In church work, when we solicit followers for Jesus Christ we refer to it as “beating the bushes.” Are you beating the bushes for God? We are commanded to do so. For a text I want to look with you at Luke 14:23-24. "Then the master said to the servant, `Go out into the highways and hedges, and compel them to come in, that my house may be filled.” This text has much to say about our service to Jesus Christ. It helps us understand what it means for a believer to beat the bushes. I want to dissect this verse and gain and understanding of its teachings by examining it one phrase at a time.

1. The first phrase I want to examine is the phrase “the master said to the servant.” This phrase describes our relationship with God and our role in His service.

The concept of being a servant is not an appealing thought. Imagine a group of children standing around talking about what they want to be when they grow up. They will mention doctors, lawyers, teachers, firemen, or professional athletes as role models but they will not mention being a servant.

This phrase implies our position under God. We live under His sovereignty. Our role is that of a servant serving a master.

Our purpose in life is to serve God and bring glory to His name. That means we must be willing to submit to His call to service.

Prayer skit adapted from something that was heard on Christian radio:

Jennifer says --- Ryan, I am going to spend some time in prayer. Please don’t disturb me. (goes across the room and kneels in prayer) “Oh Lord, I am your servant. I want to do your will no matter what it is.”

(Ryan pokes his head in the room) Excuse me, the teacher called and wants to know if you will chaperone at the Ithchus music festival this year? Jennifer --- you know I don’t like living outdoors, That is just not my kind of thing. Tell her no.

Jennifer --- (back to praying) Dear Jesus, You are wonderful and your mercy endures forever. I love you with all of my heart and desire to serve you no matter what it is.

(Ryan pokes his head in the room) Excuse me again, Pastor Jerry called and wants to know if you will help with the Food Pantry ministry? Jennifer --- Tell him no. I don’t like being around that kind of people.

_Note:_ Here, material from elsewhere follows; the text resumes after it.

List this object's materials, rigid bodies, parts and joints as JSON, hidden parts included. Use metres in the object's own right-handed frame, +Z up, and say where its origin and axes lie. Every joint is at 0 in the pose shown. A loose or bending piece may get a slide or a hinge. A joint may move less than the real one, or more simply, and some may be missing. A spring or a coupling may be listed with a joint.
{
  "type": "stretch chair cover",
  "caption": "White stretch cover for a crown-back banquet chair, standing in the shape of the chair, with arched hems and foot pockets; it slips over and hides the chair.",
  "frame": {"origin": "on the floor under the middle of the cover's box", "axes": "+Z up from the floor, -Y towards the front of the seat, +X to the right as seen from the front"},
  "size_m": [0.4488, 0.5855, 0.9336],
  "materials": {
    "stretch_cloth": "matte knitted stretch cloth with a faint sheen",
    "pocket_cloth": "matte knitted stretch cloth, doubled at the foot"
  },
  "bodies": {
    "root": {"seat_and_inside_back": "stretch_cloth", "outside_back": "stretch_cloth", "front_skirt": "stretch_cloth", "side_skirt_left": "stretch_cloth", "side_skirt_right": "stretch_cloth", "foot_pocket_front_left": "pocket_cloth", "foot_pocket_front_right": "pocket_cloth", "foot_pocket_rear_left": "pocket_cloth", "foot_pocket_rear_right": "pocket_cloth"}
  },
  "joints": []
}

Jennifer --- (back to praying) Heavenly Father, I thank you for the salvation you have given me. I am so appreciative for it --- I want to do some great thing to pay you back. What is it you would have me do? Whatever it is I will do it! (Ryan pokes his head in the room) Excuse me, the nursery coordinator called and wants you to work in the nursery on Sunday.

Jennifer says “No, the nursery children will wrinkle my dress.” Jennifer back to prayer. Lord I don’t understand why you don’t reveal to me what it is you want me to do.

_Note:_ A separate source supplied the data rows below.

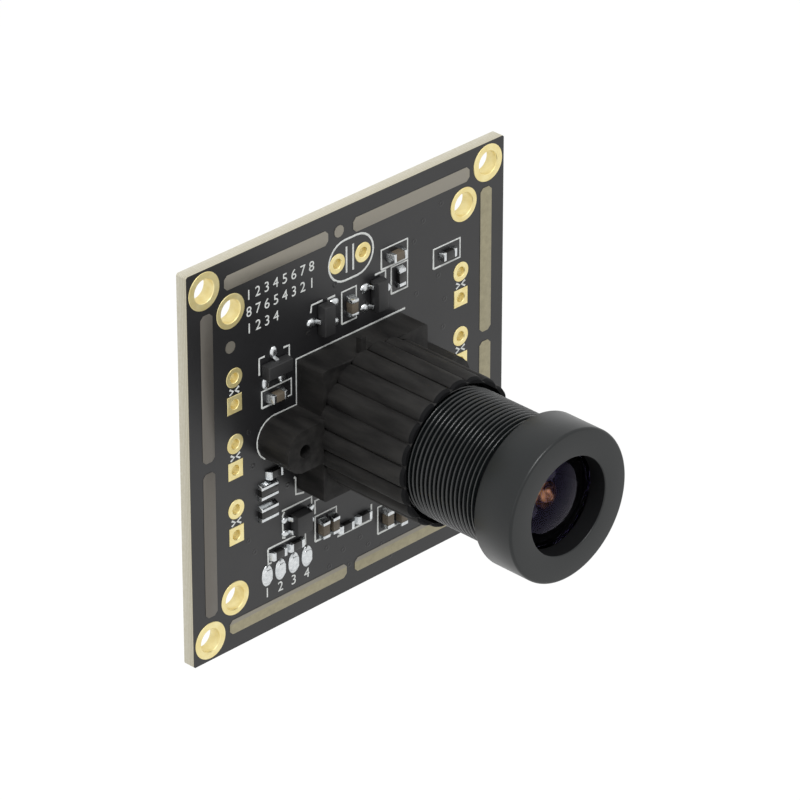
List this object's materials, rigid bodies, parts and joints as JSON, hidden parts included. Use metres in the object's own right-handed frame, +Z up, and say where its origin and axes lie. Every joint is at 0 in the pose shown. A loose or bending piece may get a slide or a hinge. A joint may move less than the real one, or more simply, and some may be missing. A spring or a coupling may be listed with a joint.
{
  "type": "camera module",
  "caption": "Square board camera: black circuit board with plated mounting holes, a moulded lens holder and a long threaded lens that turns to focus.",
  "frame": {"origin": "centre of the mounting holes on the back face of the board", "axes": "the lens looks along -Y, +Y is the outward normal of the board's back face, +X is to the right as seen from the lens side and +Z is up"},
  "size_m": [0.038, 0.0307, 0.038],
  "materials": {
    "solder_mask": "satin black solder mask on glass epoxy laminate",
    "gold": "gold plated copper",
    "bare_strip": "plated copper, dull",
    "solder": "tinned, bright",
    "resistor_ceramic": "black glaze on ceramic",
    "capacitor_ceramic": "fired brown ceramic",
    "mould_compound": "black filled epoxy",
    "sensor_ceramic": "dark ceramic",
    "silicon": "polished silicon",
    "optical_glass": "coated optical glass",
    "filter_glass": "coated filter glass",
    "holder_plastic": "moulded, glass filled",
    "lens_aluminium": "black anodised, turned",
    "screw_steel": "black zinc plated",
    "nylon": "natural nylon",
    "lid_metal": "nickel plated lid"
  },
  "bodies": {
    "module": {"board": "solder_mask", "outer_mount_rings": "gold", "inner_mount_rings": "gold", "through_hole_pads": "gold", "ground_strips": "bare_strip", "test_pads": "gold", "wire_pads": "solder", "front_resistors": "resistor_ceramic", "front_capacitors": "capacitor_ceramic", "wide_resistors": "resistor_ceramic", "front_end_caps": "solder", "transistors": "mould_compound", "transistor_leads": "solder", "regulator": "mould_compound", "regulator_leads": "solder", "sensor_package": "sensor_ceramic", "sensor_die": "silicon", "sensor_cover_glass": "optical_glass", "lens_holder": "holder_plastic", "ir_cut_filter": "filter_glass", "holder_screws": "screw_steel", "bridge_controller": "mould_compound", "controller_joints": "solder", "flash_memory": "mould_compound", "flash_leads": "solder", "crystal_base": "sensor_ceramic", "crystal_lid": "lid_metal", "surge_part": "mould_compound", "surge_part_leads": "solder", "back_resistors": "resistor_ceramic", "back_capacitors": "capacitor_ceramic", "back_end_caps": "solder", "wire_connector": "nylon", "connector_contacts": "solder", "connector_tabs": "solder"},
    "lens_glass": {"front_element": "optical_glass", "front_spacer": "lens_aluminium", "second_element": "optical_glass", "aperture_stop": "lens_aluminium", "middle_spacer": "lens_aluminium", "third_element": "optical_glass", "rear_spacer": "lens_aluminium", "rear_element": "optical_glass", "retaining_ring": "lens_aluminium"},
    "lens_barrel": {"lens_barrel": "lens_aluminium"}
  },
  "joints": [
    {"name": "focus_travel", "type": "slide", "parent": "module", "child": "lens_glass", "axis": [0, -1, 0], "range_m": [-0.0026, 0.0025]},
    {"name": "focus_turn", "type": "hinge", "parent": "lens_glass", "child": "lens_barrel", "pos_m": [0, -0.015, 0], "axis": [0, -1, 0], "range_deg": [-1872, 1800]}
  ],
  "couplings": [
    {"joint": "focus_turn", "follows": "focus_travel", "rad_per_m": 12566}
  ]
}
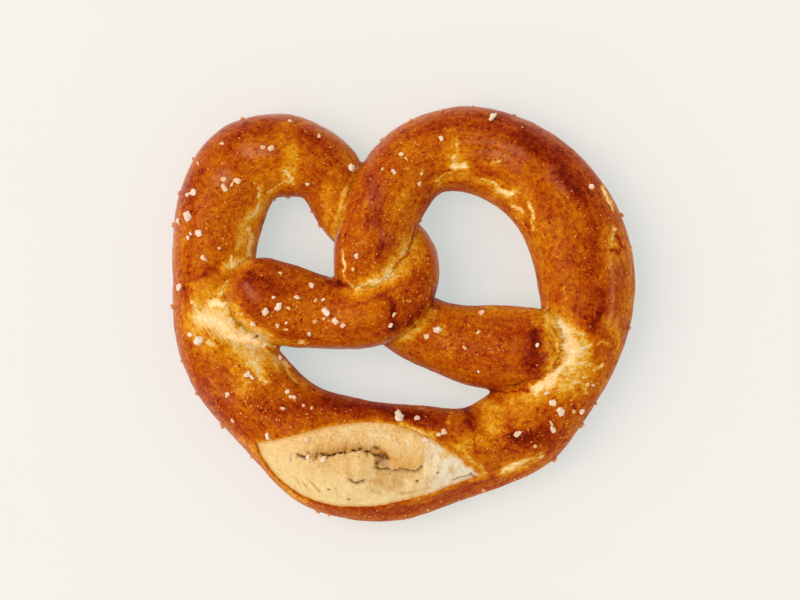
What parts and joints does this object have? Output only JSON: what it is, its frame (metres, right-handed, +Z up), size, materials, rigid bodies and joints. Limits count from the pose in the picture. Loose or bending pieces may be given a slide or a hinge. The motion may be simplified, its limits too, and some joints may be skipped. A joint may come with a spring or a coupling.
{
  "type": "bavarian pretzel",
  "caption": "Soft salted pretzel: one knotted rope of browned bread with a pale split along its belly, lying flat.",
  "frame": {"origin": "under the middle of the pretzel's bounding box, on the surface that it lies on", "axes": "+X across the two loops, +Y from the split belly towards the loops, +Z up out of the flat underside"},
  "size_m": [0.1658, 0.1484, 0.0314],
  "materials": {
    "crust": "satin",
    "crumb": "matte",
    "salt": "satin"
  },
  "bodies": {
    "root": {"pretzel": "crust"}
  },
  "joints": []
}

(Adapted from Jerry Smith’s contribution to Sermon Central)

2. The second phrase I want to examine is the phrase “go out.”

Many times churches get this reversed. We focus on getting people to come to the church.

Jesus commanded us to go.

Go ye therefore, and teach all nations, baptizing them in the name of the Father, and of the Son, and of the Holy Ghost. Mt. 28:19

And he said unto them, Go ye into all the world, and preach the gospel to every creature. Mk. 16:15

He that goeth forth and weepeth, bearing precious seed, shall doubtless come again with rejoicing, bringing his sheaves with him. Ps. 126:6

And he said unto them, Let us go into the next towns, that I may preach there also: for therefore came I forth. Mk. 1:38

This is not to discount the value of inviting people to church and to church events. However, we should see events as a tool. The ultimate responsibility is for us to go and share the good news.

3. A third phrase I want you to see is the phrase “the highways and hedges.” This refers to our focus.

We are to go to the unlikely places.